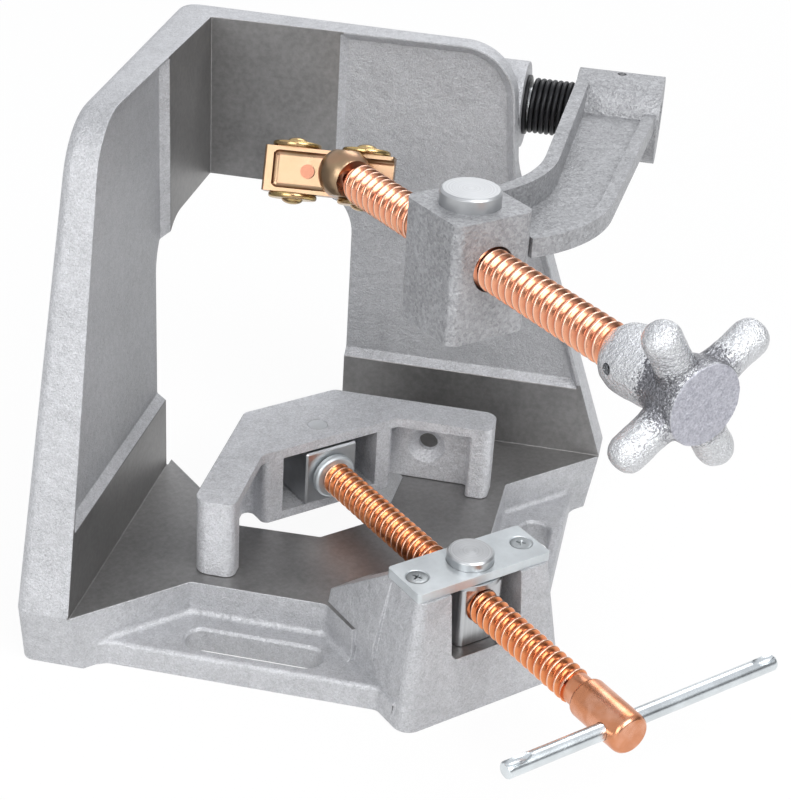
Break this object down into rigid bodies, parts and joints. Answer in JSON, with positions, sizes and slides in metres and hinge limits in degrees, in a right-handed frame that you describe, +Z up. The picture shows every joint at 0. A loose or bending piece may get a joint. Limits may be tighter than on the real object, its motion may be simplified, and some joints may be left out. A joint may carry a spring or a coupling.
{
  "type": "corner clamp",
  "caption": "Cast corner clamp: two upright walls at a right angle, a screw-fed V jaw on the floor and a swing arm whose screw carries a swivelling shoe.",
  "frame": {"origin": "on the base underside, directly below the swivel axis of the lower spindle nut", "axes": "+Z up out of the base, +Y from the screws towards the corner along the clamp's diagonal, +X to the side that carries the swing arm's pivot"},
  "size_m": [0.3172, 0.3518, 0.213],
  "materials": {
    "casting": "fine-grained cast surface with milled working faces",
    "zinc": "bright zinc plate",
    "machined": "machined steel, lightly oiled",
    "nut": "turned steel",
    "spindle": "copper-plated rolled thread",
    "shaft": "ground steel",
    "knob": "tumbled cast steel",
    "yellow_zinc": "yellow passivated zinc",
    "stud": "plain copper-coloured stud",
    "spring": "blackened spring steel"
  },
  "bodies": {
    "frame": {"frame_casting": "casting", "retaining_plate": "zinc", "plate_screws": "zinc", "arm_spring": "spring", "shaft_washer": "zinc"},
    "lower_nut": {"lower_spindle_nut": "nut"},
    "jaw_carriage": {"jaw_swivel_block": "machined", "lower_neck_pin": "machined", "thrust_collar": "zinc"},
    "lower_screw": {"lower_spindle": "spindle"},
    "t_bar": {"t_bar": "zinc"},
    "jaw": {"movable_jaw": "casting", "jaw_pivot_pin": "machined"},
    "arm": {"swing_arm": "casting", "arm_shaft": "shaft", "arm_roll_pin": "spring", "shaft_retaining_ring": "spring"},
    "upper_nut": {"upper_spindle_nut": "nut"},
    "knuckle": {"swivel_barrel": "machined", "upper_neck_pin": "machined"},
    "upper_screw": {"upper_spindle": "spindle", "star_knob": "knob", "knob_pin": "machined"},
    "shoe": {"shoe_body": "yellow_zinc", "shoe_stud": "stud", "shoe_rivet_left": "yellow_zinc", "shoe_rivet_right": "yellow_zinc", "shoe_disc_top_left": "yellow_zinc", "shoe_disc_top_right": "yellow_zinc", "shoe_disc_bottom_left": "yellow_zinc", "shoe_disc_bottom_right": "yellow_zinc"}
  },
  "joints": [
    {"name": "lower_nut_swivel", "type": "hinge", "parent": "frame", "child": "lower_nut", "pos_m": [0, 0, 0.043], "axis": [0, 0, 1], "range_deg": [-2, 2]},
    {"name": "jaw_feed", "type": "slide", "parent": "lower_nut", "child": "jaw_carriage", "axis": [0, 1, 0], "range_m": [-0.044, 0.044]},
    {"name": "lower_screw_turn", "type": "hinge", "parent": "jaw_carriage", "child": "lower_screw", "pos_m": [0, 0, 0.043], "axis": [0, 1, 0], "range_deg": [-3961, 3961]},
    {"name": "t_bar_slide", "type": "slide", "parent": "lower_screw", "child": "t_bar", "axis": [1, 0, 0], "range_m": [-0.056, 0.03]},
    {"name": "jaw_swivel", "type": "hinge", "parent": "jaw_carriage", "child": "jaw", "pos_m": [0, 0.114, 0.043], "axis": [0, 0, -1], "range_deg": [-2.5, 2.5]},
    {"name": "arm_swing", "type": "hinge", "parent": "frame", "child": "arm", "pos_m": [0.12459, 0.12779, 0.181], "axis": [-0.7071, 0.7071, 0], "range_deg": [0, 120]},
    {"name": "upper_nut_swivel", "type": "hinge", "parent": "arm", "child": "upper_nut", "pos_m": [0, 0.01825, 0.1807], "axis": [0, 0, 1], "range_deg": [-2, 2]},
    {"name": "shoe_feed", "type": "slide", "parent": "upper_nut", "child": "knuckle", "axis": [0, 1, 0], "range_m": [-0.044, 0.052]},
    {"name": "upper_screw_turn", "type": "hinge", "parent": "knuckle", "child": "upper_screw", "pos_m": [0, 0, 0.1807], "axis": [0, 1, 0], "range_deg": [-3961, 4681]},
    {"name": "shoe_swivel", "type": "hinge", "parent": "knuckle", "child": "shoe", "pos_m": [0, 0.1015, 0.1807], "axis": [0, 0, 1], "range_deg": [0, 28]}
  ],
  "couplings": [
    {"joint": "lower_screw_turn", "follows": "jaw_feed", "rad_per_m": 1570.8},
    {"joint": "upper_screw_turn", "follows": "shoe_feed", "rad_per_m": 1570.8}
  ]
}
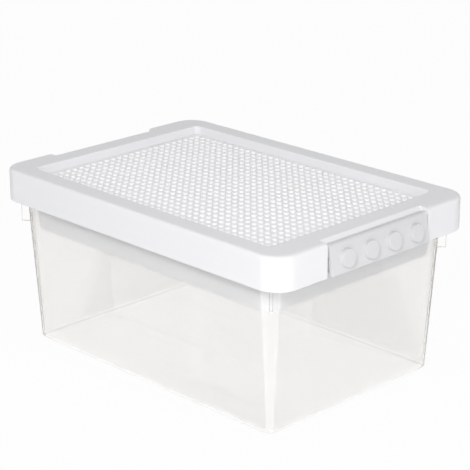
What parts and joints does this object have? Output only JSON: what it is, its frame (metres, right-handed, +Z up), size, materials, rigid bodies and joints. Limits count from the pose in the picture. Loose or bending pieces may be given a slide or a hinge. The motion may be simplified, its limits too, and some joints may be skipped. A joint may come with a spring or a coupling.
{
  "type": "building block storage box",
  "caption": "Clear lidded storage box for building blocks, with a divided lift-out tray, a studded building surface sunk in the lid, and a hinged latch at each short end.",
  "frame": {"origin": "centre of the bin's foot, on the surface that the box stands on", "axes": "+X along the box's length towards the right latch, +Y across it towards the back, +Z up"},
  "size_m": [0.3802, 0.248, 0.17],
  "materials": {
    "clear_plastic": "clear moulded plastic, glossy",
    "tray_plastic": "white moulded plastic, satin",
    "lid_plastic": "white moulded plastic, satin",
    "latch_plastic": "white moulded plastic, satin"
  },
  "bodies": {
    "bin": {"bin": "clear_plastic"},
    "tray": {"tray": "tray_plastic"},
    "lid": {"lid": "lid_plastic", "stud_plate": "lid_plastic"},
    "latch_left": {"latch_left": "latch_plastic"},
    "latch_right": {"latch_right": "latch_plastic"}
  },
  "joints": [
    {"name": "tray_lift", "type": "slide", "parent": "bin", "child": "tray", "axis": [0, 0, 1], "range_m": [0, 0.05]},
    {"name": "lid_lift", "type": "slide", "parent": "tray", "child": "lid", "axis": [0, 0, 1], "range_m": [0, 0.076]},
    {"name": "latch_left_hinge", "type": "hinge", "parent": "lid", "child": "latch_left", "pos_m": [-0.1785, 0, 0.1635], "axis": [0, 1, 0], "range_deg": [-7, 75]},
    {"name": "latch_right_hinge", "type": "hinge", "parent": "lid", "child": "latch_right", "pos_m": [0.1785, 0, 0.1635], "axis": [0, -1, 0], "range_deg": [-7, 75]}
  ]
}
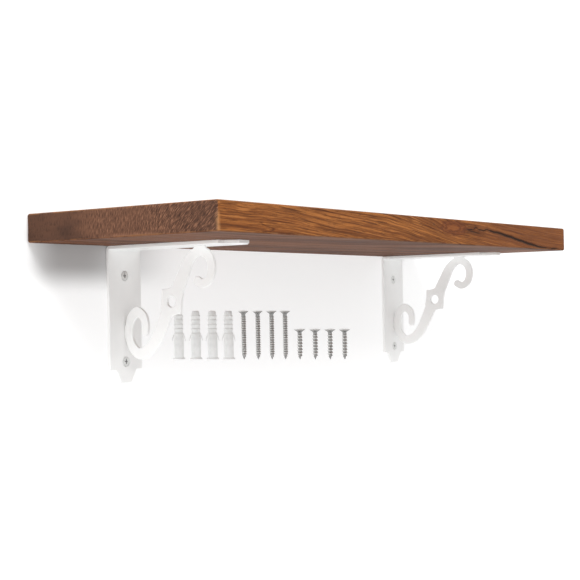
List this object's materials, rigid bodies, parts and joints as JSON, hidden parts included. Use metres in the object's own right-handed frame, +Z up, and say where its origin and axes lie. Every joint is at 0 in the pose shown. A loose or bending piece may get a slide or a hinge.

———

Return all the data exactly as given.

● **SOLUTION TO THE EXERCISE**:
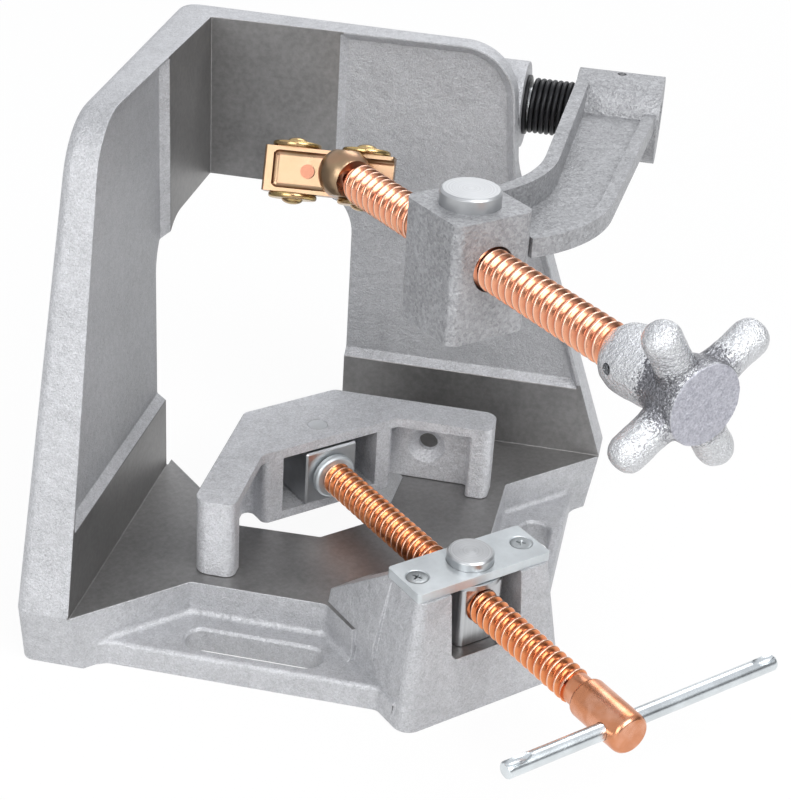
Break this object down into rigid bodies, parts and joints. Answer in JSON, with positions, sizes and slides in metres and hinge limits in degrees, in a right-handed frame that you describe, +Z up. The picture shows every joint at 0. A loose or bending piece may get a joint. Limits may be tighter than on the real object, its motion may be simplified, and some joints may be left out. A joint may carry a spring or a coupling.
{
  "type": "corner clamp",
  "caption": "Cast corner clamp: two upright walls at a right angle, a screw-fed V jaw on the floor and a swing arm whose screw carries a swivelling shoe.",
  "frame": {"origin": "on the base underside, directly below the swivel axis of the lower spindle nut", "axes": "+Z up out of the base, +Y from the screws towards the corner along the clamp's diagonal, +X to the side that carries the swing arm's pivot"},
  "size_m": [0.3172, 0.3518, 0.213],
  "materials": {
    "casting": "fine-grained cast surface with milled working faces",
    "zinc": "bright zinc plate",
    "machined": "machined steel, lightly oiled",
    "nut": "turned steel",
    "spindle": "copper-plated rolled thread",
    "shaft": "ground steel",
    "knob": "tumbled cast steel",
    "yellow_zinc": "yellow passivated zinc",
    "stud": "plain copper-coloured stud",
    "spring": "blackened spring steel"
  },
  "bodies": {
    "frame": {"frame_casting": "casting", "retaining_plate": "zinc", "plate_screws": "zinc", "arm_spring": "spring", "shaft_washer": "zinc"},
    "lower_nut": {"lower_spindle_nut": "nut"},
    "jaw_carriage": {"jaw_swivel_block": "machined", "lower_neck_pin": "machined", "thrust_collar": "zinc"},
    "lower_screw": {"lower_spindle": "spindle"},
    "t_bar": {"t_bar": "zinc"},
    "jaw": {"movable_jaw": "casting", "jaw_pivot_pin": "machined"},
    "arm": {"swing_arm": "casting", "arm_shaft": "shaft", "arm_roll_pin": "spring", "shaft_retaining_ring": "spring"},
    "upper_nut": {"upper_spindle_nut": "nut"},
    "knuckle": {"swivel_barrel": "machined", "upper_neck_pin": "machined"},
    "upper_screw": {"upper_spindle": "spindle", "star_knob": "knob", "knob_pin": "machined"},
    "shoe": {"shoe_body": "yellow_zinc", "shoe_stud": "stud", "shoe_rivet_left": "yellow_zinc", "shoe_rivet_right": "yellow_zinc", "shoe_disc_top_left": "yellow_zinc", "shoe_disc_top_right": "yellow_zinc", "shoe_disc_bottom_left": "yellow_zinc", "shoe_disc_bottom_right": "yellow_zinc"}
  },
  "joints": [
    {"name": "lower_nut_swivel", "type": "hinge", "parent": "frame", "child": "lower_nut", "pos_m": [0, 0, 0.043], "axis": [0, 0, 1], "range_deg": [-2, 2]},
    {"name": "jaw_feed", "type": "slide", "parent": "lower_nut", "child": "jaw_carriage", "axis": [0, 1, 0], "range_m": [-0.044, 0.044]},
    {"name": "lower_screw_turn", "type": "hinge", "parent": "jaw_carriage", "child": "lower_screw", "pos_m": [0, 0, 0.043], "axis": [0, 1, 0], "range_deg": [-3961, 3961]},
    {"name": "t_bar_slide", "type": "slide", "parent": "lower_screw", "child": "t_bar", "axis": [1, 0, 0], "range_m": [-0.056, 0.03]},
    {"name": "jaw_swivel", "type": "hinge", "parent": "jaw_carriage", "child": "jaw", "pos_m": [0, 0.114, 0.043], "axis": [0, 0, -1], "range_deg": [-2.5, 2.5]},
    {"name": "arm_swing", "type": "hinge", "parent": "frame", "child": "arm", "pos_m": [0.12459, 0.12779, 0.181], "axis": [-0.7071, 0.7071, 0], "range_deg": [0, 120]},
    {"name": "upper_nut_swivel", "type": "hinge", "parent": "arm", "child": "upper_nut", "pos_m": [0, 0.01825, 0.1807], "axis": [0, 0, 1], "range_deg": [-2, 2]},
    {"name": "shoe_feed", "type": "slide", "parent": "upper_nut", "child": "knuckle", "axis": [0, 1, 0], "range_m": [-0.044, 0.052]},
    {"name": "upper_screw_turn", "type": "hinge", "parent": "knuckle", "child": "upper_screw", "pos_m": [0, 0, 0.1807], "axis": [0, 1, 0], "range_deg": [-3961, 4681]},
    {"name": "shoe_swivel", "type": "hinge", "parent": "knuckle", "child": "shoe", "pos_m": [0, 0.1015, 0.1807], "axis": [0, 0, 1], "range_deg": [0, 28]}
  ],
  "couplings": [
    {"joint": "lower_screw_turn", "follows": "jaw_feed", "rad_per_m": 1570.8},
    {"joint": "upper_screw_turn", "follows": "shoe_feed", "rad_per_m": 1570.8}
  ]
}
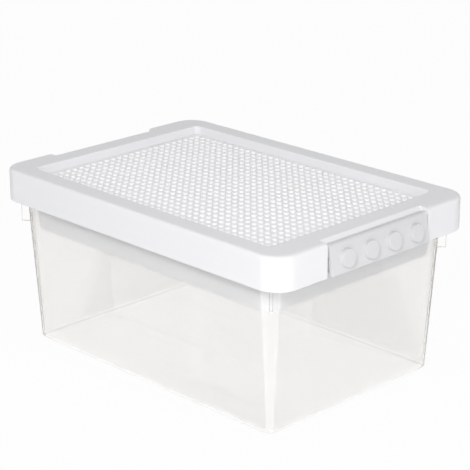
What parts and joints does this object have? Output only JSON: what it is, its frame (metres, right-handed, +Z up), size, materials, rigid bodies and joints. Limits count from the pose in the picture. Loose or bending pieces may be given a slide or a hinge. The motion may be simplified, its limits too, and some joints may be skipped. A joint may come with a spring or a coupling.
{
  "type": "building block storage box",
  "caption": "Clear lidded storage box for building blocks, with a divided lift-out tray, a studded building surface sunk in the lid, and a hinged latch at each short end.",
  "frame": {"origin": "centre of the bin's foot, on the surface that the box stands on", "axes": "+X along the box's length towards the right latch, +Y across it towards the back, +Z up"},
  "size_m": [0.3802, 0.248, 0.17],
  "materials": {
    "clear_plastic": "clear moulded plastic, glossy",
    "tray_plastic": "white moulded plastic, satin",
    "lid_plastic": "white moulded plastic, satin",
    "latch_plastic": "white moulded plastic, satin"
  },
  "bodies": {
    "bin": {"bin": "clear_plastic"},
    "tray": {"tray": "tray_plastic"},
    "lid": {"lid": "lid_plastic", "stud_plate": "lid_plastic"},
    "latch_left": {"latch_left": "latch_plastic"},
    "latch_right": {"latch_right": "latch_plastic"}
  },
  "joints": [
    {"name": "tray_lift", "type": "slide", "parent": "bin", "child": "tray", "axis": [0, 0, 1], "range_m": [0, 0.05]},
    {"name": "lid_lift", "type": "slide", "parent": "tray", "child": "lid", "axis": [0, 0, 1], "range_m": [0, 0.076]},
    {"name": "latch_left_hinge", "type": "hinge", "parent": "lid", "child": "latch_left", "pos_m": [-0.1785, 0, 0.1635], "axis": [0, 1, 0], "range_deg": [-7, 75]},
    {"name": "latch_right_hinge", "type": "hinge", "parent": "lid", "child": "latch_right", "pos_m": [0.1785, 0, 0.1635], "axis": [0, -1, 0], "range_deg": [-7, 75]}
  ]
}
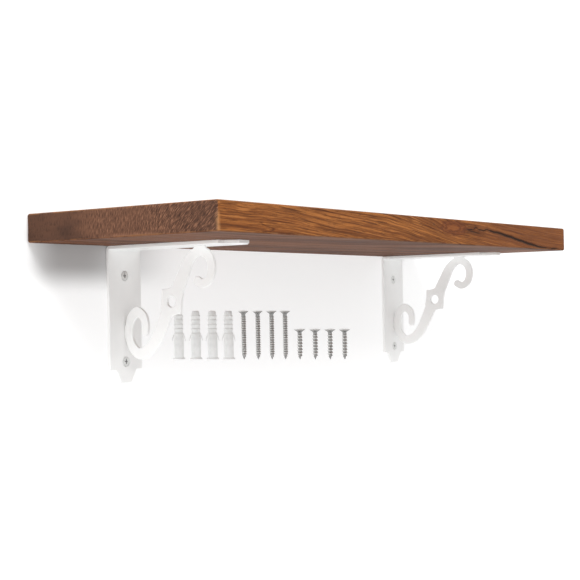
List this object's materials, rigid bodies, parts and joints as JSON, hidden parts included. Use metres in the object's own right-handed frame, +Z up, and say where its origin and axes lie. Every joint is at 0 in the pose shown. A loose or bending piece may get a slide or a hinge.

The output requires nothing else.